### WHAT TO DO
Output exactly the lines that run from the line containing "# tapped hole: plain" through the line containing "cad_parts[node].hide_render = cad_parts[node].hide_viewport", with both ends included.

### STORED DATA
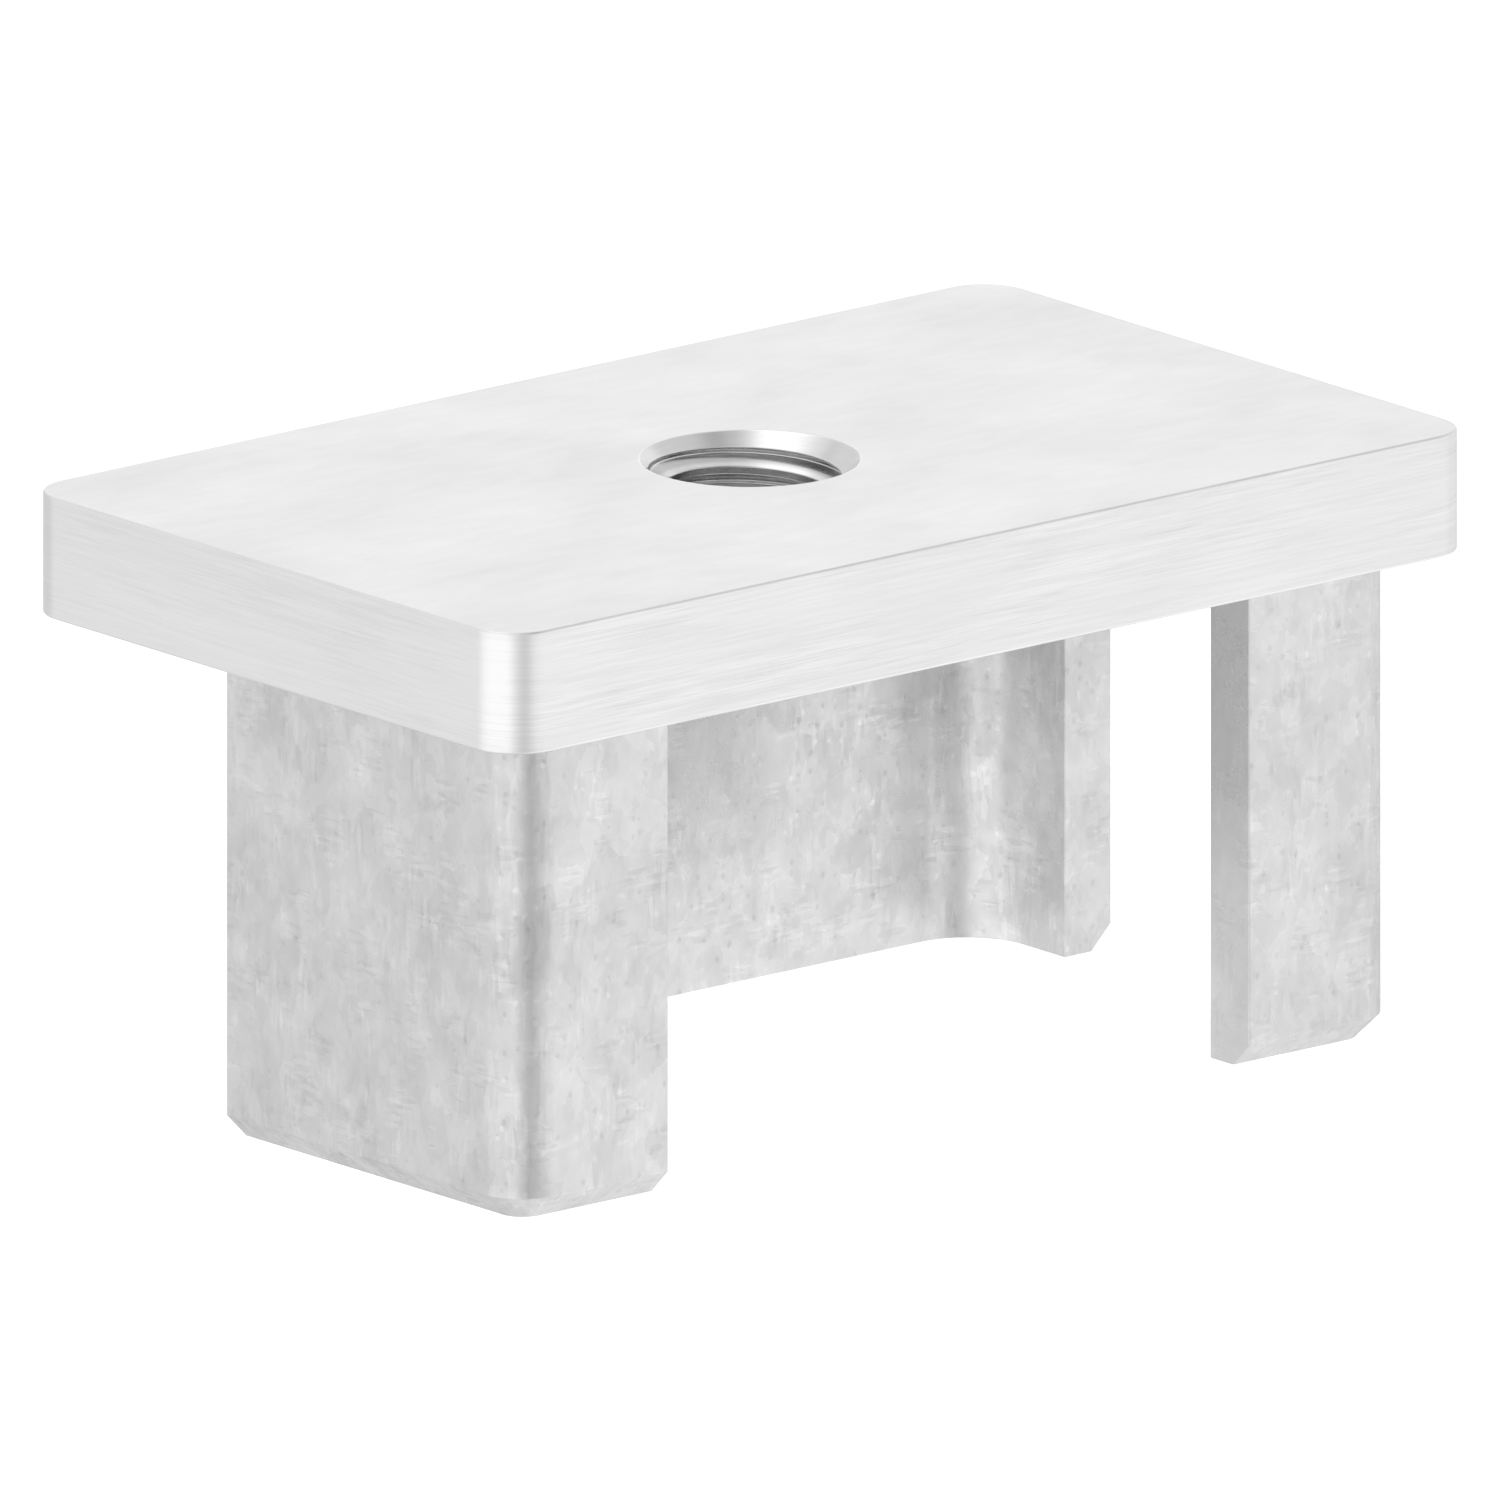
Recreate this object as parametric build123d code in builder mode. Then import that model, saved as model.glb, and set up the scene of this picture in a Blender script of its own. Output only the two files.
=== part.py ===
"""Threaded tube insert: a cap plate with a tapped hole, and a slotted four-sided skirt
that fills the inside of a 50 x 30 x 2 mm rectangular tube.

Frame (millimetres):
    origin  on the thread's axis, in the seat plane, the underside of the cap plate that
            bears on the tube's cut end
    +X      along the plate's 50 mm side
    +Y      along the plate's 30 mm side
    +Z      along the thread's axis, out of the tube
"""
import os

from build123d import *

# ---- driving dimensions, mm ---------------------------------------------------------
TUBE_L = 50.0            # tube's outside size along X; the cap plate covers it
TUBE_W = 30.0            # tube's outside size along Y
TUBE_WALL = 2.0          # tube's wall

PLATE_T = 5.0            # thickness of the cap plate
PLATE_R = 2.0            # radius of its four upright corners
EDGE_BREAK = 0.10        # hand-dressed round on the plate's top and bottom outline

SPIGOT_PLAY = 0.15       # clearance each side between the skirt and the tube's bore
SKIRT_DEPTH = 20.0       # skirt's length below the seat plane
SKIRT_WALL = 2.4         # cast wall of the skirt
SKIRT_R_OUT = 2.0        # radius of the skirt's outer upright corners
SKIRT_R_IN = 2.8         # radius of the skirt's inner upright corners
LEAD_IN = 1.0            # 45 degree lead-in round the skirt's outer bottom edge

SLOT_INSET = 10.0        # the skirt's slots start this far in from the plate's edges

THREAD_MAJOR = 8.0       # M8 x 1.25, right hand
THREAD_PITCH = 1.25
THREAD_MINOR = 6.647     # M8 x 1.25 inside its crests; the solid's plain bore
CSK_D = 8.8              # mouth of the countersink
CSK_ANGLE = 90.0         # included angle of the countersink

# ---- derived sizes ------------------------------------------------------------------
SKIRT_L = TUBE_L - 2 * TUBE_WALL - 2 * SPIGOT_PLAY     # 45.7
SKIRT_W = TUBE_W - 2 * TUBE_WALL - 2 * SPIGOT_PLAY     # 25.7
SLOT_X = TUBE_L / 2 - SLOT_INSET                       # slots reach X = -15 .. 15
SLOT_Y = TUBE_W / 2 - SLOT_INSET                       # slots reach Y = -5 .. 5
REACH = 5.0                                            # how far a cutter runs past the skirt

os.makedirs("parts", exist_ok=True)

with BuildPart() as insert:
    # cap plate, on top of the seat plane
    with BuildSketch(Plane.XY) as plate_outline:
        RectangleRounded(TUBE_L, TUBE_W, PLATE_R)
    extrude(amount=PLATE_T)
    plate_rims = insert.faces().filter_by(Axis.Z).edges()
    fillet(plate_rims, radius=EDGE_BREAK)

    # skirt: a closed rectangular ring below the seat plane
    with BuildSketch(Plane.XY) as skirt_ring:
        RectangleRounded(SKIRT_L, SKIRT_W, SKIRT_R_OUT)
        RectangleRounded(
            SKIRT_L - 2 * SKIRT_WALL,
            SKIRT_W - 2 * SKIRT_WALL,
            SKIRT_R_IN,
            mode=Mode.SUBTRACT,
        )
    extrude(amount=-SKIRT_DEPTH)

    # lead-in on the outer edge of the ring's foot; it turns conical at the corners
    foot = insert.faces().filter_by(Axis.Z).sort_by(Axis.Z)[0]
    chamfer(foot.outer_wire().edges(), length=LEAD_IN)

    # slots through the ring, which leave three L-shaped corner legs:
    # the whole middle of the front wall, the middle of the right end wall, and the
    # back left corner
    with BuildSketch(Plane.XY) as slots:
        with Locations((0, -(SKIRT_W / 2 + REACH) / 2 - SLOT_Y / 2)):
            Rectangle(2 * SLOT_X, SKIRT_W / 2 + REACH - SLOT_Y)
        with Locations(((SKIRT_L / 2 + REACH) / 2 + SLOT_X / 2, 0)):
            Rectangle(SKIRT_L / 2 + REACH - SLOT_X, 2 * SLOT_Y)
        with Locations(
            (
                -(SKIRT_L / 2 + REACH) / 2 - SLOT_X / 2,
                (SKIRT_W / 2 + REACH) / 2 + SLOT_Y / 2,
            )
        ):
            Rectangle(SKIRT_L / 2 + REACH - SLOT_X, SKIRT_W / 2 + REACH - SLOT_Y)
    extrude(amount=-SKIRT_DEPTH, mode=Mode.SUBTRACT)

    # tapped hole: plain bore at the thread's crests, countersunk from the top
    with Locations((0, 0, PLATE_T)):
        CounterSinkHole(
            radius=THREAD_MINOR / 2,
            counter_sink_radius=CSK_D / 2,
            depth=PLATE_T + 1.0,
            counter_sink_angle=CSK_ANGLE,
        )

insert.part.label = "tube_insert"
export_step(insert.part, "parts/tube_insert.step")

print("volume mm3", round(insert.part.volume, 1))
print("bounds", insert.part.bounding_box())
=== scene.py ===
import math

import bmesh
import bpy
import numpy as np
from mathutils import Matrix, Vector
from mathutils.geometry import delaunay_2d_cdt


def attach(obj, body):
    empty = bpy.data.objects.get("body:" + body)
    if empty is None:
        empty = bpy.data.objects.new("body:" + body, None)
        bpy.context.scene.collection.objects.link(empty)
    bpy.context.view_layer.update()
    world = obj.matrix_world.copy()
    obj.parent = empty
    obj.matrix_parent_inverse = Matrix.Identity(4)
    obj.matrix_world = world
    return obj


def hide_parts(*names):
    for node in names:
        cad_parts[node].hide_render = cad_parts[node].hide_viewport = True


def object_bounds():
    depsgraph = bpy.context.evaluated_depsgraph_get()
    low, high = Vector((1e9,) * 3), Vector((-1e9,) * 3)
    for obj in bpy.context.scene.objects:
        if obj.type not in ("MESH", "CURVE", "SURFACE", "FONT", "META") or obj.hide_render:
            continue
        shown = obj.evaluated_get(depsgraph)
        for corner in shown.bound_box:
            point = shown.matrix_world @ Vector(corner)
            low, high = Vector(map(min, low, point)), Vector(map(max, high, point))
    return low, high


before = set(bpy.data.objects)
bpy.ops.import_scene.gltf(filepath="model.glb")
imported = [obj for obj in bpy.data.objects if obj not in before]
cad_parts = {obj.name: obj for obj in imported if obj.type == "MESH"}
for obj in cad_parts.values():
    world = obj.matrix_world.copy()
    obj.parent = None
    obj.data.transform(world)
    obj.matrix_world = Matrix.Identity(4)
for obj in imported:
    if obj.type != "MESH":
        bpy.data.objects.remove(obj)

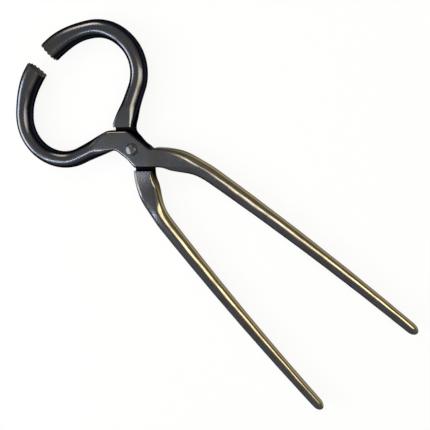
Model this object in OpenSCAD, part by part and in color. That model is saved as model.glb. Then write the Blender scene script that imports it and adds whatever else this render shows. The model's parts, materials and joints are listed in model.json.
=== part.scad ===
// Hoof tester: two drop-forged levers on one pivot rivet.
// The tool lies flat. +Z is the rivet's axis, +Y runs from the rivet to the jaws.
// The origin is on the rivet's axis, in the plane that the joint's back face rests on.
// Each lever is drawn shut, with its tip face on the plane x = 0, and is then swung open.

/* [Jaws] */
// Height of the elbow, where the jaw bar turns into the joint, above the rivet
elbow_y = 14.6; // [13:0.2:17]
// Slope of the jaw bar where it leaves the joint, in degrees
jaw_slope = 26.5; // [20:0.5:32]
// Length of the straight stretch from the elbow to the start of the bend
jaw_straight = 38; // [34:0.5:44]
// Radius of the jaw's main bend, on the centre line
jaw_bend_r = 31.5; // [28:0.5:36]
// Radius of the flatter bend that leads to the tip
tip_bend_r = 66; // [60:1:80]
// Width of the jaw bar
jaw_w = 13.4; // [11:0.2:16]
// Width of the jaw bar where it enters the joint
root_w = 15.2; // [13:0.2:17]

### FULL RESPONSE
    # tapped hole: plain bore at the thread's crests, countersunk from the top
    with Locations((0, 0, PLATE_T)):
        CounterSinkHole(
            radius=THREAD_MINOR / 2,
            counter_sink_radius=CSK_D / 2,
            depth=PLATE_T + 1.0,
            counter_sink_angle=CSK_ANGLE,
        )

insert.part.label = "tube_insert"
export_step(insert.part, "parts/tube_insert.step")

print("volume mm3", round(insert.part.volume, 1))
print("bounds", insert.part.bounding_box())
=== scene.py ===
import math

import bmesh
import bpy
import numpy as np
from mathutils import Matrix, Vector
from mathutils.geometry import delaunay_2d_cdt


def attach(obj, body):
    empty = bpy.data.objects.get("body:" + body)
    if empty is None:
        empty = bpy.data.objects.new("body:" + body, None)
        bpy.context.scene.collection.objects.link(empty)
    bpy.context.view_layer.update()
    world = obj.matrix_world.copy()
    obj.parent = empty
    obj.matrix_parent_inverse = Matrix.Identity(4)
    obj.matrix_world = world
    return obj


def hide_parts(*names):
    for node in names:
        cad_parts[node].hide_render = cad_parts[node].hide_viewport = True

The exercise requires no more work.